A Tale of Two Countries

I am a little person.  No not in stature, I am a fairly big guy, but in political impact.  I have none.  I have always been a doer.  I make a fairly good living because I am good about the details of making something work.  I am fairly perceptive at what is actually going on, but generally I have lived in the shadows of those who chart the strategic course of things.  Generally speaking, I have found my strategic sense, much better than those that are in charge. At least most of the roads taken are not the ones I would have taken, and the results for our country have not turned out well. I saw my frustration at being dismissed as a little person being played out on Meet the Press and CNN’s GPS. It was a contrast in all that is wrong with how we think and I wonder if anybody noticed it?

Fareed Zakaria had as his guest Matthew Hoh, who recently resigned from the State Department Staff in Kabul in protest over our policies there.  Matthew was a marine in Iraq and then a State Department staffer in Afghanistan.  So he saw the area, its conflict, and the people from the ground level.  He was a little person dealing with the day-to-day realities of what really is going on over there.  He actually had to carry out and deal the realities of policy.  Apparently he was offered a position on Ambassador Holbroke’s staff, but in the end he realized that he would have little effect on policy and the direction we were headed would result in more deaths, both Afghan and American, with nothing to show for it.  The transcript of the interview is available at CNN.

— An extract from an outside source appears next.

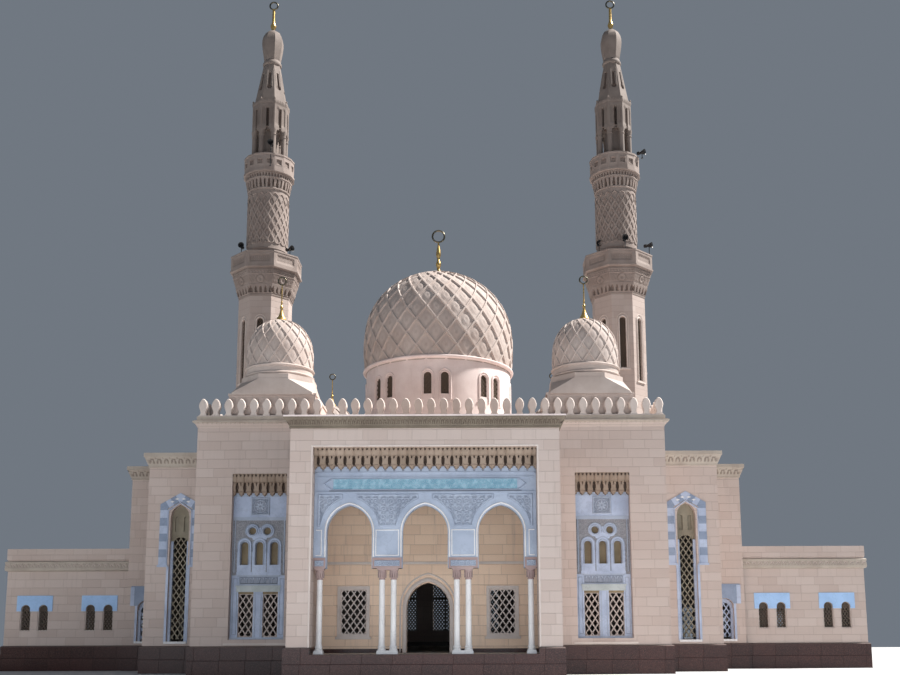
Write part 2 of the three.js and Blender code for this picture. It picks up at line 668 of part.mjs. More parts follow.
// An octagon given by its corners, with a flat side to the front.
function octagon(r) {
  return polygonPoints(r, 8, Math.PI / 8);
}

function ringOf(outline, z) {
  return outline.map(([x, y]) => [x, y, z]);
}

function minaretShaft() {
  const { base, baseTop, shaftFoot } = MINARET;
  const { r, bore, top } = LOWER_SHAFT;
  const tower = box(-base, base, -base, base, PLINTH_TOP, baseTop);
  const within = WALL + GAP;
  const foot = box(-base, base - within, -base, base - within, FLOOR, PLINTH_TOP + PAST);
  const square = rectangle(-base + 0.1, base - 0.1, -base + 0.1, base - 0.1);
  const broach = wasm.Manifold.hull([...ringOf(square, baseTop - 0.02), ...ringOf(octagon(r), shaftFoot)]);
  const shaft = slab(octagon(r), shaftFoot - 0.02, top);
  const stair = slab(octagon(bore), FLOOR - PAST, top + PAST);
  const slits = [];
  for (let i = 0; i < 8; i++) {
    const foots = i % 2 ? 16.95 : 17.7;
    const slit = plate(roundHeaded(0, 0.36, foots, 20.7), [], -2.5, -1);
    slits.push(slit.rotate([0, 0, i * 45]));
  }
  return cut(join(tower, foot, broach, shaft), stair, ...slits);
}

function sixteenSides(r) {
  return polygonPoints(r, 16);
}

// A balcony: stepped corbels that spread from the shaft, a floor and a rail.
function balcony(inner, foot, { r: out, floor, rail }, bore, outline) {
  const ring = (r, z) => ringOf(outline(r), z);
  const rise = (floor - foot) / 3;
  const spread = (out - inner) / 3;
  const body = lofted([
    ring(inner, foot), ring(inner + spread, foot + rise * 0.8), ring(inner + spread, foot + rise),
    ring(inner + spread * 2, foot + rise * 1.8), ring(inner + spread * 2, foot + rise * 2),
    ring(out, foot + rise * 2.8), ring(out, rail),
  ]);
  const well = slab(outline(out - 0.16), floor, rail + PAST);
  const stair = slab(outline(bore), foot - PAST, floor + PAST);
  return cut(body, well, stair);
}

function upperShaft() {
  const { r, bore, top } = UPPER_SHAFT;
  const foot = LOWER_BALCONY.floor;
  const sides = 16;
  const neck = 0.3;
  const profile = [
    [bore, foot], [r + 0.12, foot], [r + 0.12, foot + neck], [r, foot + neck + 0.1],
    [r, top], [bore, top], [bore, foot],
  ];
  return turned(profile, sides);
}

// The lantern: eight columns, an eight-sided screen with slots, and the cone and bulb above.
function lantern() {
  const { r, columnTop, screenTop, crownFoot } = LANTERN;
  const { neck, neckR, wide, wideR, top } = BULB;
  const foot = UPPER_BALCONY.floor;
  const outline = [
    [r - 0.2, columnTop + 0.2], [r - 0.2, columnTop], [r, columnTop],
    [r, screenTop], [crownFoot, screenTop + 0.1], [neckR + 0.04, neck - 0.35], [neckR + 0.08, neck - 0.2],
    [neckR, neck], [neckR - 0.06, neck + 0.12], [wideR * 0.86, neck + 0.7], [wideR, wide - 0.3],
    [wideR * 0.96, wide], [wideR * 0.55, top - 0.35], [0.1, top],
  ];
  const cap = lofted(outline.map(([reach, z]) => ringOf(flatOctagon(reach), z)));
  const posts = polygonPoints(r - 0.14, 8, Math.PI / 8).map(([x, y]) =>
    turned([[0, foot], [0.11, foot], [0.11, columnTop + 0.05], [0, columnTop + 0.05]], 6)
      .translate([x, y, 0]));
  const core = turned([[0, foot], [0.42, foot], [0.42, columnTop + 0.3], [0, columnTop + 0.3]], 8);
  const slot = plate(roundHeaded(0, 0.14, columnTop - 0.1, screenTop - 0.6), [], -2, -r + 0.14);
  const slots = Array.from({ length: 8 }, (_, i) => slot.rotate([0, 0, i * 45]));
  return cut(join(cap, core, ...posts), ...slots);
}

function minarets() {
  const lower = minaretShaft();
  const lowerBalcony = balcony(LOWER_SHAFT.r, LOWER_SHAFT.top, LOWER_BALCONY, UPPER_SHAFT.bore, octagon);
  const upperBalcony = balcony(UPPER_SHAFT.r, UPPER_SHAFT.top, UPPER_BALCONY, 0.3, sixteenSides);
  const stages = [
    ["shaft", "stone", lower], ["lower_balcony", "stone", lowerBalcony],
    ["upper_shaft", "stone", upperShaft()], ["upper_balcony", "stone", upperBalcony],
    ["lantern", "stone", lantern()], ["finial", "brass", finial(BULB.top, MINARET_FINIAL)],
  ];
  for (const [stage, finish, body] of stages) {
    const right = body.translate([MINARET.x, MINARET.y, 0]);
    place("right_minaret_" + stage, finish, right);
    place("left_minaret_" + stage, finish, mirrored(right));
  }
}

plinth();
floorSlab();
hallWalls();
nichePanels();
hallRoof();
parapets();
portalWalls();
portalRoofs();
porticoBackWall();
arcade();
portalCornice();
columns();
aisleWalls();
aisleRoofs();
wings();
greatDrum();
greatDome();
smallDomes();
minarets();

export default building;
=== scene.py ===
import json
from math import atan2, cos, degrees, hypot, pi, radians, sin, tan

import bmesh
import bpy
import numpy as np
from mathutils import Matrix, Vector


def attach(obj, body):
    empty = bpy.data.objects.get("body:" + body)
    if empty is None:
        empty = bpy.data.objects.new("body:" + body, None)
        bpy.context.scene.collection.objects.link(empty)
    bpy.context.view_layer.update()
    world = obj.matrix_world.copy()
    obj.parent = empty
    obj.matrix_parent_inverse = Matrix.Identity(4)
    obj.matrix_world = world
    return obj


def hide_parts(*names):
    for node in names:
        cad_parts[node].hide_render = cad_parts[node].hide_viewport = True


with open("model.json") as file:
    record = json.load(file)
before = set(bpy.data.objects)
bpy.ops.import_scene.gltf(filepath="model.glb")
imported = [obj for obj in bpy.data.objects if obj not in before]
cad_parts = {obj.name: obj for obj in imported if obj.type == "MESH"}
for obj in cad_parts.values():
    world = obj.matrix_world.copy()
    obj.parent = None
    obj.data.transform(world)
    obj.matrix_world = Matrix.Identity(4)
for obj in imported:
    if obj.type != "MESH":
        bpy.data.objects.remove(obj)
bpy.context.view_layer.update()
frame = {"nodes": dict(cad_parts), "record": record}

# Sizes are metres of the real building, with the origin on the ground below the great dome.
# MODEL brings them to the scale of the model.
MODEL = 0.5
TURN = 2 * pi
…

What Mr. Hoh described was the reality of Afghanistan.  There is no Afghanistan people as such, just a very rural country with local tribal communities that resent all intrusion into their lives, whether that is the Afghan government, foreign fighters, or the United States.  These people don’t want to be protected; they want to be left alone.  The war as he saw it was an ongoing civil war that has been going on for more than 35 years.  We were simply taking a side in that civil war, and more troops would mean more insurgents, and the war will go on forever.  He found no parallels to Iraq where it was a more urban community where control was greatly simplified.  This is a gross summary and if you care about where we are headed, if you care about those brave Americans we send over there to die, you need to read this transcript or watch the interview.  His final observation is that we need to reduce our presence, not increase it:

ZAKARIA: What will happen if we do not go with the McChrystal plan, or we go to a very small troop increase? What will the troops who are there now do? And should we actually draw down some of these troops?

HOH: Oh, I do believe we should draw down. I do believe we should recognize we’re in a civil war. I do believe we should recognize our priorities are the defeat of al Qaeda and the stabilization of Pakistan.

I’m by no means a Pakistan expert. But increasing troops is only going to fuel insurgency. We need to stop our combat operations in areas where we are fighting people only because they’re fighting us.

Otherwise, it’s going to be 2013, we’re going to look back four years, and we’re going to say, what have we accomplished? What did we get? What was this worth? What did we get out of this?

We might be able to stabilize the Afghan government in five to 10 years with a lot of resources. I believe we can militarily defeat the Quetta Shura in two to three years with a lot of resources and a lot of dead.

However, is it worth it? What do we get out of it? What’s the benefit of us doing it? It doesn’t politically defeat the insurgency in the south. And it doesn’t, more importantly, it doesn’t defeat al Qaeda.

Then I watched Meet the Press and the discussion between Pundits David Gregory, Andrea Mitchell (just back from Afghanistan), and Pentagon correspondent Jim Miklaszewski about Afghanistan.  The country they were talking about was not the same one that Mathew Hoh was talking about.  Miklaszewski talked as though General McChrystal was a personal friend and that all they needed to do was to provide security for the people.  The construct of what Afghanistan was all about was totally different from the reality that Mathew Hoh presented.  And then I got it.  These people know nothing except the image that has been carefully crafted for them and the narrow confines of their own experience.  They have no on-the-ground, in the dirt, personal experience of the reality there.  They are important people.  You have to get really dirty to really know something.  They are creatures of what they are told, not what they have experienced.  They view Afghanistan through the lens of their own experience instead of the alien reality of the real Afghanistan  and what is possible there.

So Matthew Hoh is one of the little people.  He sees reality as it is because he has had to live it, not through the lens of a need for victory, or military supremacy, or some belief in a quick fix or political ideology.  He spoke truth to power and they tried to co-opt him by stroking his ego with a promotion up the chain.  He saw it for what it was, selling his soul for ego with little chance to effect change.  He is only a little person to those in power.  To the rest of us, he is indeed a very big person.  He did not sell his soul for power and advancement.  Thank you Mr. Hoh.

From my perspective there is one more important lesson here and not just about Afghanistan.  It is about how the little people get co-opted when they speak truth to power and how those in power who can really make a difference are mostly those that sold their soul to get that power.  They are not in power to make major changes, but to carry the flag of those who co-opted them.  How else do you explain our Afghanistan, financial, economic, energy, and climate policy?  The way forward is obvious.  But those in power don’t like those answers.  Those damn little people.